Support during the first days and weeks matters just as much as launch itself. Teams need rapid access to people who can investigate issues, correct mappings and explain what is happening. This is often where a specialist implementation partner adds the most value, because the focus is not just technical resolution but maintaining business continuity while the integration settles into live use.
Governance after launch is what protects long-term value
An ERP integration is not finished the moment transactions begin flowing. Systems change, product ranges evolve, new sales channels are added, and reporting expectations increase. Without ownership and ongoing governance, even well-built integrations drift over time.
That means assigning responsibility for monitoring performance, reviewing exceptions, approving change requests and assessing the impact of wider business changes. It also means documenting the logic behind the integration so future updates do not rely on tribal knowledge.
For growing firms, this is where bespoke integration work often proves its value. A tailored architecture can align more closely with real operating models than a generic off-the-shelf setup, but only if it is maintained with discipline. Harmonise Solutions approaches this as part of a longer-term operational framework, where automation supports growth because it is understood, supported and adapted as the business changes.

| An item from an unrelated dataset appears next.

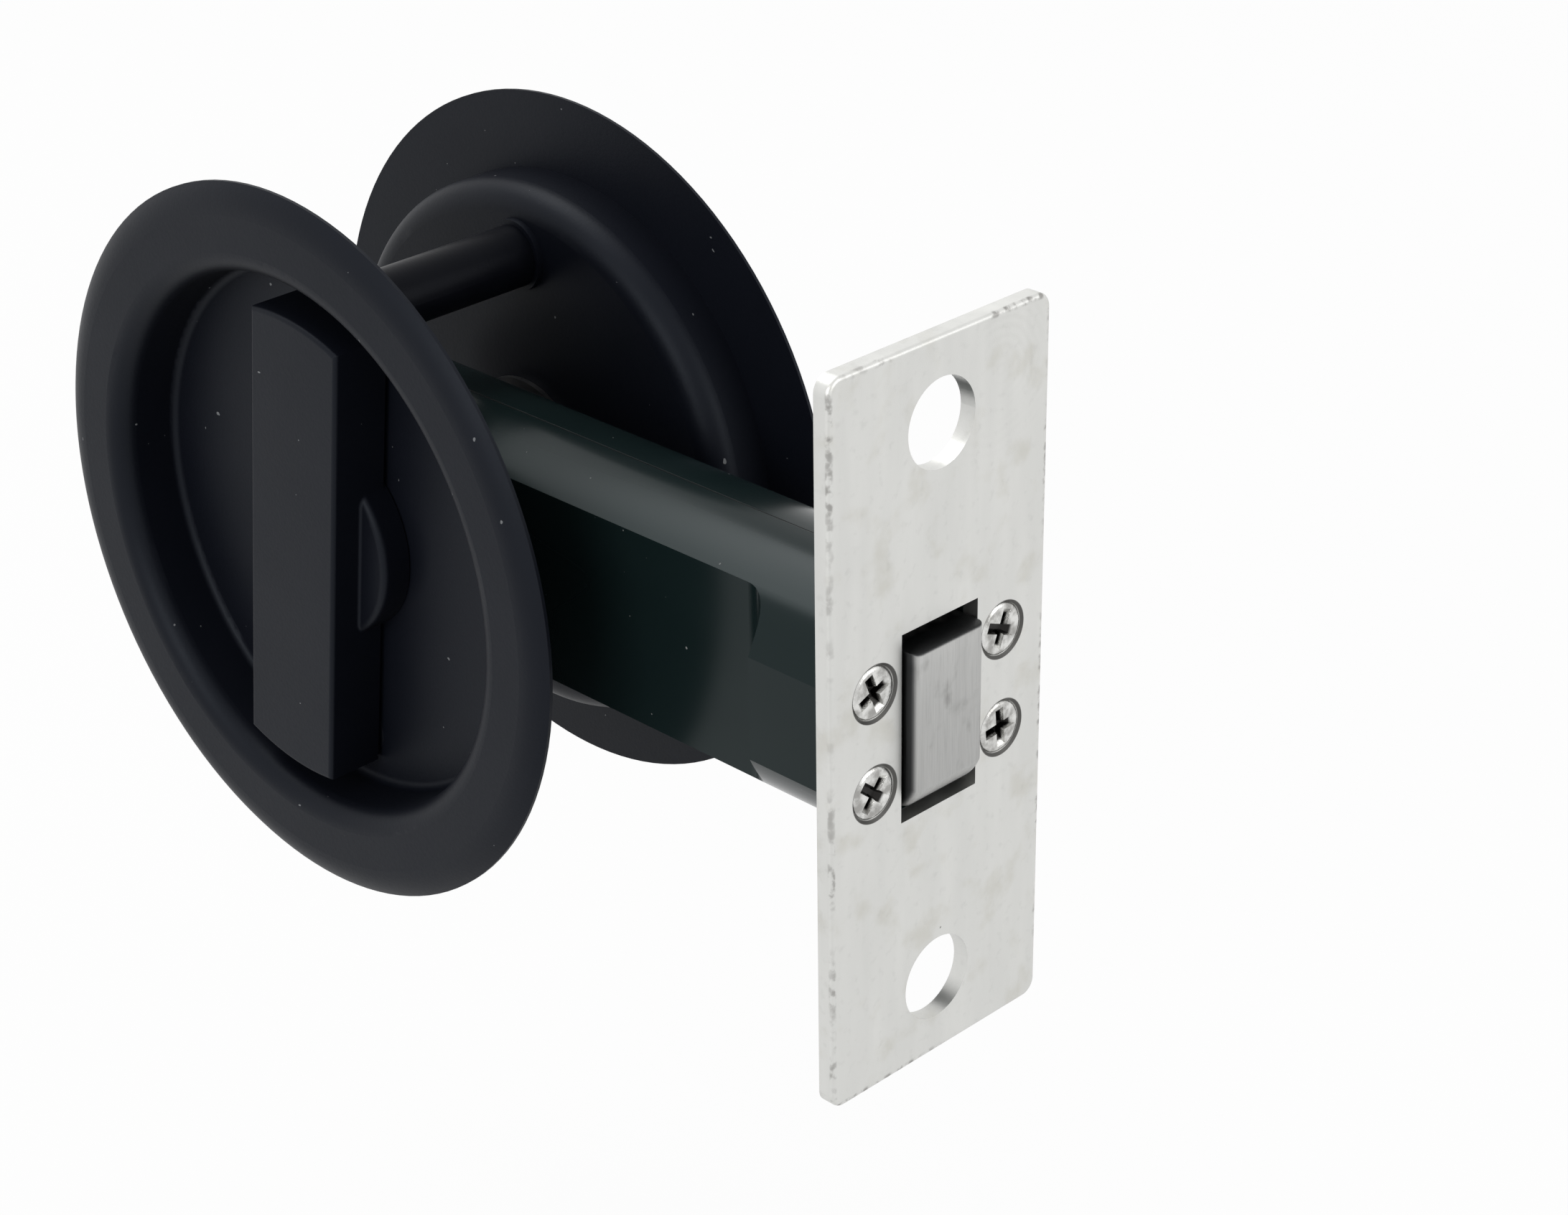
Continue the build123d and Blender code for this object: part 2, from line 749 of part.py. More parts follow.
def circlip(side):
    """Open retaining ring in a neck's groove."""
    with BuildPart() as ring:
        with BuildSketch(outward(side, -ring_front)):
            Circle(ring_r + ring_width)
            Circle(ring_r, mode=Mode.SUBTRACT)
            Rectangle(2 * neck_r, ring_opening, align=(Align.MIN, Align.CENTER), mode=Mode.SUBTRACT)
        extrude(amount=-ring_thickness)
    return ring


ring_opening = 2 * ring_r * sin(radians(ring_gap / 2))

for side_name, side in (("turn", -1), ("release", 1)):
    save(washer(side), f"{side_name}_washer")
    save(circlip(side), f"{side_name}_circlip")
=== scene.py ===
# %% [markdown]
# # A lock for a cavity sliding door
# The lock's solids come finished from the CAD model: a nickel face plate, a moulded latch case
# with a hook in it, and two black dished pulls on either side of the door.
# This lesson gives every surface its finish, models the hook and the screws again with the soft
# edges that the solids lack, and sets the picture up. Nothing of the solids is moved. Every size
# below is in millimetres unless a name says otherwise, and one factor turns it to metres.

import json
from math import acos, asin, cos, pi, radians, sin

import bmesh
import bpy
from mathutils import Matrix, Vector


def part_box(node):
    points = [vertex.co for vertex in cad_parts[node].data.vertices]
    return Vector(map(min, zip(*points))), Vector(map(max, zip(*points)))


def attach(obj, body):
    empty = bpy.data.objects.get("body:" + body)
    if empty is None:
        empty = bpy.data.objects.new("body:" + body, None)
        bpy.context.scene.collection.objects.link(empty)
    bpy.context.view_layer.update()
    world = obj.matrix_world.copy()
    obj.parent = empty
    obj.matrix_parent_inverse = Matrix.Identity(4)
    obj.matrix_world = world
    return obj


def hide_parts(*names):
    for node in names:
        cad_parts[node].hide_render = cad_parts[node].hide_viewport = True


MM = 0.001
CREASE = radians(35)  # edges sharper than this stay sharp where a piece is shaded smooth
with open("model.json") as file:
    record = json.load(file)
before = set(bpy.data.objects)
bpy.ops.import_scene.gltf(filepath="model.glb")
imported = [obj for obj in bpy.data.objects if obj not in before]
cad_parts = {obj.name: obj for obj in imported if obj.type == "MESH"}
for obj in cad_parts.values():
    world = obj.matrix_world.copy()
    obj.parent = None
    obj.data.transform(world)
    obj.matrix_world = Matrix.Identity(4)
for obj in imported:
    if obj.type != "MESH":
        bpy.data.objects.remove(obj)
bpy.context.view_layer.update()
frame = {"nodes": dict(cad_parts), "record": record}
nodes = frame["nodes"]
print("solids:", ", ".join(sorted(nodes)))

# %% Measure what the finishes need


def middle(node):
    """Centre of a node's box, in millimetres."""
    low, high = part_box(node)
    return (low + high) / (2 * MM)


def span(node):
    """Lengths of a node's box, in millimetres."""
    low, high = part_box(node)
    return (high - low) / MM


turn_x = middle("spindle").x
plate_height = span("face_plate").z
plate_width = span("face_plate").y
rose_r = span("turn_rose").x / 2
print(f"turn at x {turn_x:.1f}, plate {plate_width:.1f} by {plate_height:.1f}, pull radius {rose_r:.1f}")

# %% [markdown]
# ## Arithmetic with sockets
# A finish is a sum of small effects: grain, stains, scratches. Wiring Math nodes by hand hides
# that arithmetic, so a socket is wrapped in a small class whose signs add the nodes. The same
# class serves the Geometry Nodes trees further down, because both kinds of tree share the node.

# %% A socket that can be calculated with


class Wire:
    """An output of a node. Arithmetic on it adds Math nodes to the same tree."""

    def __init__(self, bench, output):
        self.bench = bench
        self.output = output

    def math(self, operation, *values):
        return self.bench.add("ShaderNodeMath", {"operation": operation}, dict(enumerate(values)))

    def __add__(self, other):
        return self.math("ADD", self, other)

    __radd__ = __add__

    def __sub__(self, other):
        return self.math("SUBTRACT", self, other)

    def __rsub__(self, other):
        return self.math("SUBTRACT", other, self)

    def __mul__(self, other):
        return self.math("MULTIPLY", self, other)

    __rmul__ = __mul__

    def __truediv__(self, other):
        return self.math("DIVIDE", self, other)

    def __neg__(self):
        return self.math("MULTIPLY", self, -1)

    def __abs__(self):
        return self.math("ABSOLUTE", self)

    def __pow__(self, other):
        return self.math("POWER", self, other)

    def ramp(self, start, end):
        """0 at start and before it, 1 at end and past it, with soft shoulders."""
        settings = {"interpolation_type": "SMOOTHSTEP"}
        sockets = {"Value": self, "From Min": start, "From Max": end}
        return self.bench.add("ShaderNodeMapRange", settings, sockets)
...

The strongest ERP integrations are not the ones with the most features. They are the ones that reduce manual effort, preserve data accuracy and give the business confidence that orders, stock, finance and fulfilment are working from the same operational picture. If your implementation decisions keep returning to that standard, the project usually stays on the right track.
A useful way to judge progress is simple: every integration choice should make the business easier to run next month, not just possible to launch this month.